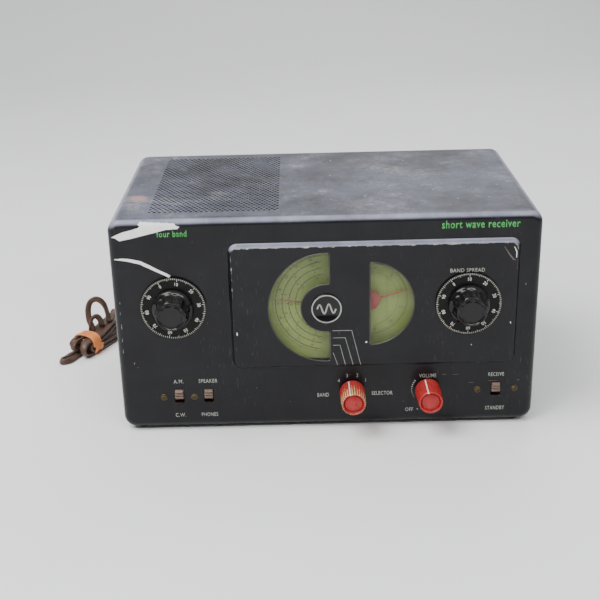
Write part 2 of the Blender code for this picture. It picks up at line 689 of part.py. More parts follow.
def make_dial_works():
    """Both dials' hands, drums, cords and variable capacitors."""
    main = (DIAL_X, DIAL_HEIGHT)
    spread = (SPREAD_DIAL_X, SPREAD_DIAL_HEIGHT)
    pointer("main_pointer", *main, DIAL_OUTER - 0.003, 173, 0.008)
    pointer("spread_pointer", *spread, SPREAD_DIAL_RADIUS - 0.003, 14, 0.0085)
    drum("main_drum", *main, MAIN_DRUM_DEPTH, MAIN_DRUM_RADIUS)
    drum("spread_drum", *spread, SPREAD_DRUM_DEPTH, SPREAD_DRUM_RADIUS)
    tuning, band_spread = (TUNING_X, TUNING_HEIGHT), (SPREAD_X, TUNING_HEIGHT)
    dial_cord("main_dial_cord", main, MAIN_DRUM_RADIUS, tuning, SHAFT_CORD_RADIUS, MAIN_DRUM_DEPTH)
    dial_cord("spread_dial_cord", spread, SPREAD_DRUM_RADIUS, band_spread, SHAFT_CORD_RADIUS, SPREAD_DRUM_DEPTH)
    gang("main", *main, MAIN_ROTOR_RADIUS, MAIN_PLATES)
    gang("spread", *spread, SPREAD_ROTOR_RADIUS, SPREAD_PLATES)


# --- Knobs and switches --------------------------------------------------------------------------------
def make_tuning(prefix, x, base):
    """A large knob with its numbered skirt, on a shaft in a bushing. Base is the panel's out position."""
    height = TUNING_HEIGHT
    bore = SHAFT_RADIUS + GAP
    skirt_back = base + SKIRT_LIFT
    skirt_front = skirt_back + SKIRT_THICK
    profile = [
        (SKIRT_RADIUS - 0.0004, skirt_front), (SKIRT_RADIUS, skirt_front - 0.0004),
        (SKIRT_RADIUS, skirt_back), (bore, skirt_back), (bore, skirt_front),
    ]
    turned(prefix + "_skirt", "black_bakelite", PANEL, (x, height, 0.0), profile, 40, closed=True)

    knob_back = skirt_front + GAP
    knob_front = base + BIG_KNOB_LENGTH
    shaft_front = knob_front - 0.005
    flange = [
        (0.0, knob_back + 0.004), (BIG_KNOB_RADIUS, knob_back + 0.004), (BIG_KNOB_FLANGE - 0.001, knob_back + 0.0030),
        (BIG_KNOB_FLANGE, knob_back + 0.0018), (BIG_KNOB_FLANGE, knob_back), (0.0, knob_back),
    ]
    knob = turned(prefix + "_knob", "black_bakelite", PANEL, (x, height, 0.0), flange, 32)
    points = 4 * BIG_KNOB_LOBES
    outline = []
    for i in range(points):
        angle = 2 * math.pi * i / points
        radius = BIG_KNOB_RADIUS - 0.0012 * abs(math.cos(angle * BIG_KNOB_LOBES / 2)) ** 3
        outline.append((radius * math.cos(angle), radius * math.sin(angle)))
    body_back = knob_back + 0.002
    body = plate(
        prefix + "_knob_body", None, PANEL, (x, height, (body_back + knob_front) / 2),
        [outline], knob_front - body_back,
    )
    join(knob, meshed(body))
    place = (x, height, 0.0)
    cut(knob, rod(prefix + "_knob_bore", None, PANEL, place, bore, knob_back - 0.001, shaft_front + GAP, 20))

    rod(prefix + "_shaft", "steel", PANEL, place, SHAFT_RADIUS, -(BRACKET_DEPTH + SHEET + 0.002), shaft_front)

    inner = base - WALL - GAP
    bushing = [
        (BUSHING_RADIUS, base), (BUSHING_RADIUS, inner), (0.0075, inner), (0.0075, inner - 0.002),
        (SHAFT_RADIUS + RUNNING, inner - 0.002), (SHAFT_RADIUS + RUNNING, base),
    ]
    turned(prefix + "_bushing", "brass", PANEL, (x, height, 0.0), bushing, 24, closed=True)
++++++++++
PROMPT ▸
Output the whole listing above again, word for word.

SOLVED PROBLEM ▸
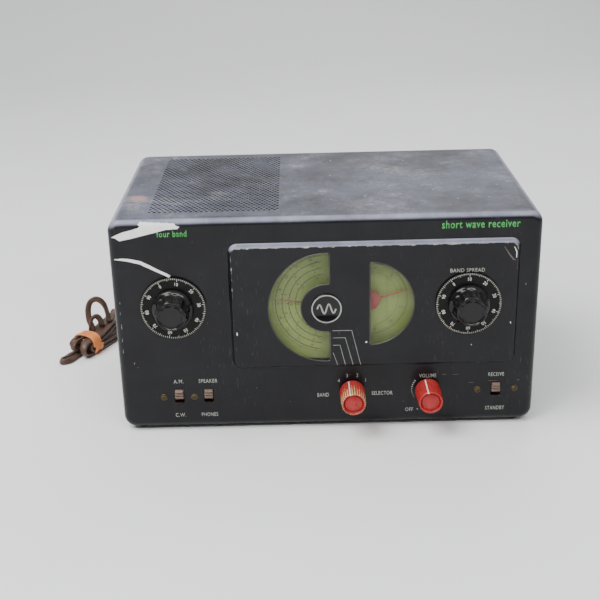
Write part 2 of the Blender code for this picture. It picks up at line 689 of part.py. More parts follow.
def make_dial_works():
    """Both dials' hands, drums, cords and variable capacitors."""
    main = (DIAL_X, DIAL_HEIGHT)
    spread = (SPREAD_DIAL_X, SPREAD_DIAL_HEIGHT)
    pointer("main_pointer", *main, DIAL_OUTER - 0.003, 173, 0.008)
    pointer("spread_pointer", *spread, SPREAD_DIAL_RADIUS - 0.003, 14, 0.0085)
    drum("main_drum", *main, MAIN_DRUM_DEPTH, MAIN_DRUM_RADIUS)
    drum("spread_drum", *spread, SPREAD_DRUM_DEPTH, SPREAD_DRUM_RADIUS)
    tuning, band_spread = (TUNING_X, TUNING_HEIGHT), (SPREAD_X, TUNING_HEIGHT)
    dial_cord("main_dial_cord", main, MAIN_DRUM_RADIUS, tuning, SHAFT_CORD_RADIUS, MAIN_DRUM_DEPTH)
    dial_cord("spread_dial_cord", spread, SPREAD_DRUM_RADIUS, band_spread, SHAFT_CORD_RADIUS, SPREAD_DRUM_DEPTH)
    gang("main", *main, MAIN_ROTOR_RADIUS, MAIN_PLATES)
    gang("spread", *spread, SPREAD_ROTOR_RADIUS, SPREAD_PLATES)


# --- Knobs and switches --------------------------------------------------------------------------------
def make_tuning(prefix, x, base):
    """A large knob with its numbered skirt, on a shaft in a bushing. Base is the panel's out position."""
    height = TUNING_HEIGHT
    bore = SHAFT_RADIUS + GAP
    skirt_back = base + SKIRT_LIFT
    skirt_front = skirt_back + SKIRT_THICK
    profile = [
        (SKIRT_RADIUS - 0.0004, skirt_front), (SKIRT_RADIUS, skirt_front - 0.0004),
        (SKIRT_RADIUS, skirt_back), (bore, skirt_back), (bore, skirt_front),
    ]
    turned(prefix + "_skirt", "black_bakelite", PANEL, (x, height, 0.0), profile, 40, closed=True)

    knob_back = skirt_front + GAP
    knob_front = base + BIG_KNOB_LENGTH
    shaft_front = knob_front - 0.005
    flange = [
        (0.0, knob_back + 0.004), (BIG_KNOB_RADIUS, knob_back + 0.004), (BIG_KNOB_FLANGE - 0.001, knob_back + 0.0030),
        (BIG_KNOB_FLANGE, knob_back + 0.0018), (BIG_KNOB_FLANGE, knob_back), (0.0, knob_back),
    ]
    knob = turned(prefix + "_knob", "black_bakelite", PANEL, (x, height, 0.0), flange, 32)
    points = 4 * BIG_KNOB_LOBES
    outline = []
    for i in range(points):
        angle = 2 * math.pi * i / points
        radius = BIG_KNOB_RADIUS - 0.0012 * abs(math.cos(angle * BIG_KNOB_LOBES / 2)) ** 3
        outline.append((radius * math.cos(angle), radius * math.sin(angle)))
    body_back = knob_back + 0.002
    body = plate(
        prefix + "_knob_body", None, PANEL, (x, height, (body_back + knob_front) / 2),
        [outline], knob_front - body_back,
    )
    join(knob, meshed(body))
    place = (x, height, 0.0)
    cut(knob, rod(prefix + "_knob_bore", None, PANEL, place, bore, knob_back - 0.001, shaft_front + GAP, 20))

    rod(prefix + "_shaft", "steel", PANEL, place, SHAFT_RADIUS, -(BRACKET_DEPTH + SHEET + 0.002), shaft_front)

    inner = base - WALL - GAP
    bushing = [
        (BUSHING_RADIUS, base), (BUSHING_RADIUS, inner), (0.0075, inner), (0.0075, inner - 0.002),
        (SHAFT_RADIUS + RUNNING, inner - 0.002), (SHAFT_RADIUS + RUNNING, base),
    ]
    turned(prefix + "_bushing", "brass", PANEL, (x, height, 0.0), bushing, 24, closed=True)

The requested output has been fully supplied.